Set exercise
Extract the listing in its entirety, keeping each line identical to the original.

## start

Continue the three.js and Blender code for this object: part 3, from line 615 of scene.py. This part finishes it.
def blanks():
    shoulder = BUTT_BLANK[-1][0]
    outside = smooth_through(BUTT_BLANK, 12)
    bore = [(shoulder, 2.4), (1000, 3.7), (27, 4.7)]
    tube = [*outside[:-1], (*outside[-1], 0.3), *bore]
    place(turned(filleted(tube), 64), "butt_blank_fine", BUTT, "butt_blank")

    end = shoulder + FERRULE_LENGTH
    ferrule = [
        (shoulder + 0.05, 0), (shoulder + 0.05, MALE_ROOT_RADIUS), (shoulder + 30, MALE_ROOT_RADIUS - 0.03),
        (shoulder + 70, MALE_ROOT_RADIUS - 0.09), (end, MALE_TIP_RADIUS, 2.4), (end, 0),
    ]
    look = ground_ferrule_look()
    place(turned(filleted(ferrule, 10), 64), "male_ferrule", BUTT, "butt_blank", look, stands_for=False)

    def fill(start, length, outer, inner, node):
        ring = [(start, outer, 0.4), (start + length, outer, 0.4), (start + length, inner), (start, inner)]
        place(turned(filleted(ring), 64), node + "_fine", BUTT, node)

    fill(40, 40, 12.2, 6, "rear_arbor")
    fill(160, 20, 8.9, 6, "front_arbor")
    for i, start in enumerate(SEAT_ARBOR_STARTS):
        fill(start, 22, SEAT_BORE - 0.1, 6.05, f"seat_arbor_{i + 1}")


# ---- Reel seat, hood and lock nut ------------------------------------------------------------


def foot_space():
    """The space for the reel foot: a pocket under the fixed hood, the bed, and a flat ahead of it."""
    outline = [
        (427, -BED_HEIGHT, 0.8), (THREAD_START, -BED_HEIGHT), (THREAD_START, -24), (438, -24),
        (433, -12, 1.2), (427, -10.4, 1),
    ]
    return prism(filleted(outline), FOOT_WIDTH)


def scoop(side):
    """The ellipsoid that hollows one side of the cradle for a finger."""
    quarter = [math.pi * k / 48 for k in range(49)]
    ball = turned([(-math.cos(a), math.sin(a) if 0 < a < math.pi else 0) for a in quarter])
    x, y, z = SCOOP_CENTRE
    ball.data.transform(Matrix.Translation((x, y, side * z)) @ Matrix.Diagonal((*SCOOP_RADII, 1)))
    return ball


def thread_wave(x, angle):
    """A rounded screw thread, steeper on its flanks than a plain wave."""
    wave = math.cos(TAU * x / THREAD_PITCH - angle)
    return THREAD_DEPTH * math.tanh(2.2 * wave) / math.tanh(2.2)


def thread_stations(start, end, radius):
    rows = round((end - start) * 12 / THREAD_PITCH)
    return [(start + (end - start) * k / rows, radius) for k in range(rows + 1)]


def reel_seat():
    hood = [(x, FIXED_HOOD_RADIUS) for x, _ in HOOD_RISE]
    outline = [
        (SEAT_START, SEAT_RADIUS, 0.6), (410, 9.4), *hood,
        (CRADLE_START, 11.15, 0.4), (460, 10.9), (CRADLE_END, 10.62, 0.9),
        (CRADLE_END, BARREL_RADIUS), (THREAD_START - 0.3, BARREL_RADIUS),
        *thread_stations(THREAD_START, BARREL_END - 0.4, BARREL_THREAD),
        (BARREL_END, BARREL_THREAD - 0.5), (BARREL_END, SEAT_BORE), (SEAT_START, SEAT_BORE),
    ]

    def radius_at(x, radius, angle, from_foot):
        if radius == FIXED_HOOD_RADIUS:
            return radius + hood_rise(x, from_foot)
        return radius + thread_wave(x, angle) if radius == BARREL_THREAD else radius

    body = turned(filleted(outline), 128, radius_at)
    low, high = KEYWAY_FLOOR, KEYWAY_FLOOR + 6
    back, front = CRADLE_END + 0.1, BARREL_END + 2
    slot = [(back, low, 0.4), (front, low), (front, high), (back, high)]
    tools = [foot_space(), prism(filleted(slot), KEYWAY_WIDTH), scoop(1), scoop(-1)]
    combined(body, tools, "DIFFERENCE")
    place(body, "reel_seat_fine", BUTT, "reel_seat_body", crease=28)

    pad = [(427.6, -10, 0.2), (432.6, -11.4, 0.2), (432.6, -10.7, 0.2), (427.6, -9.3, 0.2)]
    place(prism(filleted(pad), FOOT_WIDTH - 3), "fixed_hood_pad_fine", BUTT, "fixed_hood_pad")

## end

Answer below
Continue the three.js and Blender code for this object: part 3, from line 615 of scene.py. This part finishes it.
def blanks():
    shoulder = BUTT_BLANK[-1][0]
    outside = smooth_through(BUTT_BLANK, 12)
    bore = [(shoulder, 2.4), (1000, 3.7), (27, 4.7)]
    tube = [*outside[:-1], (*outside[-1], 0.3), *bore]
    place(turned(filleted(tube), 64), "butt_blank_fine", BUTT, "butt_blank")

    end = shoulder + FERRULE_LENGTH
    ferrule = [
        (shoulder + 0.05, 0), (shoulder + 0.05, MALE_ROOT_RADIUS), (shoulder + 30, MALE_ROOT_RADIUS - 0.03),
        (shoulder + 70, MALE_ROOT_RADIUS - 0.09), (end, MALE_TIP_RADIUS, 2.4), (end, 0),
    ]
    look = ground_ferrule_look()
    place(turned(filleted(ferrule, 10), 64), "male_ferrule", BUTT, "butt_blank", look, stands_for=False)

    def fill(start, length, outer, inner, node):
        ring = [(start, outer, 0.4), (start + length, outer, 0.4), (start + length, inner), (start, inner)]
        place(turned(filleted(ring), 64), node + "_fine", BUTT, node)

    fill(40, 40, 12.2, 6, "rear_arbor")
    fill(160, 20, 8.9, 6, "front_arbor")
    for i, start in enumerate(SEAT_ARBOR_STARTS):
        fill(start, 22, SEAT_BORE - 0.1, 6.05, f"seat_arbor_{i + 1}")


# ---- Reel seat, hood and lock nut ------------------------------------------------------------


def foot_space():
    """The space for the reel foot: a pocket under the fixed hood, the bed, and a flat ahead of it."""
    outline = [
        (427, -BED_HEIGHT, 0.8), (THREAD_START, -BED_HEIGHT), (THREAD_START, -24), (438, -24),
        (433, -12, 1.2), (427, -10.4, 1),
    ]
    return prism(filleted(outline), FOOT_WIDTH)


def scoop(side):
    """The ellipsoid that hollows one side of the cradle for a finger."""
    quarter = [math.pi * k / 48 for k in range(49)]
    ball = turned([(-math.cos(a), math.sin(a) if 0 < a < math.pi else 0) for a in quarter])
    x, y, z = SCOOP_CENTRE
    ball.data.transform(Matrix.Translation((x, y, side * z)) @ Matrix.Diagonal((*SCOOP_RADII, 1)))
    return ball


def thread_wave(x, angle):
    """A rounded screw thread, steeper on its flanks than a plain wave."""
    wave = math.cos(TAU * x / THREAD_PITCH - angle)
    return THREAD_DEPTH * math.tanh(2.2 * wave) / math.tanh(2.2)


def thread_stations(start, end, radius):
    rows = round((end - start) * 12 / THREAD_PITCH)
    return [(start + (end - start) * k / rows, radius) for k in range(rows + 1)]


def reel_seat():
    hood = [(x, FIXED_HOOD_RADIUS) for x, _ in HOOD_RISE]
    outline = [
        (SEAT_START, SEAT_RADIUS, 0.6), (410, 9.4), *hood,
        (CRADLE_START, 11.15, 0.4), (460, 10.9), (CRADLE_END, 10.62, 0.9),
        (CRADLE_END, BARREL_RADIUS), (THREAD_START - 0.3, BARREL_RADIUS),
        *thread_stations(THREAD_START, BARREL_END - 0.4, BARREL_THREAD),
        (BARREL_END, BARREL_THREAD - 0.5), (BARREL_END, SEAT_BORE), (SEAT_START, SEAT_BORE),
    ]

    def radius_at(x, radius, angle, from_foot):
        if radius == FIXED_HOOD_RADIUS:
            return radius + hood_rise(x, from_foot)
        return radius + thread_wave(x, angle) if radius == BARREL_THREAD else radius

    body = turned(filleted(outline), 128, radius_at)
    low, high = KEYWAY_FLOOR, KEYWAY_FLOOR + 6
    back, front = CRADLE_END + 0.1, BARREL_END + 2
    slot = [(back, low, 0.4), (front, low), (front, high), (back, high)]
    tools = [foot_space(), prism(filleted(slot), KEYWAY_WIDTH), scoop(1), scoop(-1)]
    combined(body, tools, "DIFFERENCE")
    place(body, "reel_seat_fine", BUTT, "reel_seat_body", crease=28)

    pad = [(427.6, -10, 0.2), (432.6, -11.4, 0.2), (432.6, -10.7, 0.2), (427.6, -9.3, 0.2)]
    place(prism(filleted(pad), FOOT_WIDTH - 3), "fixed_hood_pad_fine", BUTT, "fixed_hood_pad")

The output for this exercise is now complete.